Thursday, October 4, 2012
Failure To Stand Up For the "Law" Comes Back to Bite Obama In Last Night's Presidential Debate
President Barack Obama, by almost all accounts, lost last night's presidential debate--and it was not because of an outstanding performance by Republican challenger Mitt Romney. The former Massachusetts governor did little more than unleash an avalanche of misstatements, contradictions and blatant falsehoods--and Obama let him get away with many of them.
But that's not why the president lost the debate. The reason can be traced to a statement from early January 2009, just a couple of weeks before Obama took office. That's when ABC's George Stephanopoulos asked the president-elect about the possible appointment of a special prosecutor to investigate apparent crimes of the George W. Bush administration. Obama replied by saying that he was inclined to "look forward as opposed to looking backwards," indicating he was willing to give Bush criminals a free pass.
In so many words, Obama said that his administration was not going to be concerned with enforcing the law. It wasn't going to exert much effort to ensure that citizens from all walks of life play by the rules. Obama appeared to take that approach into last night's debate, and it's the reason he got soundly defeated.
Don Siegelman in Alabama, Paul Minor in Mississippi, Cyril Wecht in Pennsylvania, and other victims of Bush-era political prosecutions know what it's like to get chewed up in a court of law where no one abides by the rules. They know the frustration of facing prosecutors, judges, and juries that "go rogue"--making up their own rules as they go along and forcing them down the throats of society. Obama got a slight taste of what that is like last night.

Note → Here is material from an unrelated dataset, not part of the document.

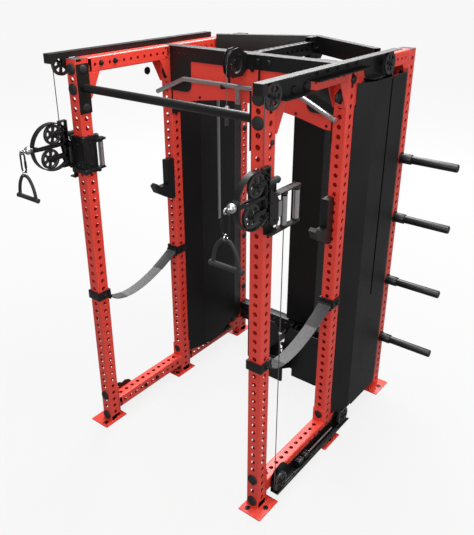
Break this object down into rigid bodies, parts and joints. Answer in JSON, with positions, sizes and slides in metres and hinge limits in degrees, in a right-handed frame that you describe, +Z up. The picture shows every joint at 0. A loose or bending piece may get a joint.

Romney made it clear in the debate's first few minutes that he was not going to follow the ground rules. When Romney started to respond to one of Obama's early points, moderator Jim Lehrer tried to remind him that he did not have time under the rules for a rebuttal. Romney kept right on talking, Lehrer did not take control of the situation, and neither did Obama.
The leader of the free world could have said something like: "Jim, all parties to this debate agreed in advance to the ground rules, and it appears that two of us--you and I--are willing to follow them. Governor Romney, on the other hand, is determined to ignore the rules and do as he pleases. The viewers out there deserve better than that; you and I deserve better than that. Everyday Americans are expected to obey rules, big and small, in all aspects of their lives. Governor Romney should do the same."
Obama, in his first term as president, has little experience with making sure rules are enforced. So it should be no surprise that he failed on that front last night. It gave Romney a debate victory he did not deserve. And it probably tightened a race that Obama should have had wrapped up long ago.
If Obama had given his OK for the U.S. Department of Justice to unmask Bush-era criminals, Democrats probably would have held the House in 2010, giving Obama's policies more support and putting the country on the road to a stronger recovery.
Instead, the president-elect signaled that he would be timid on fundamental matters of right and wrong, and he took the same approach in last night's debate. Because of that, the outcome of November's election is very much in doubt.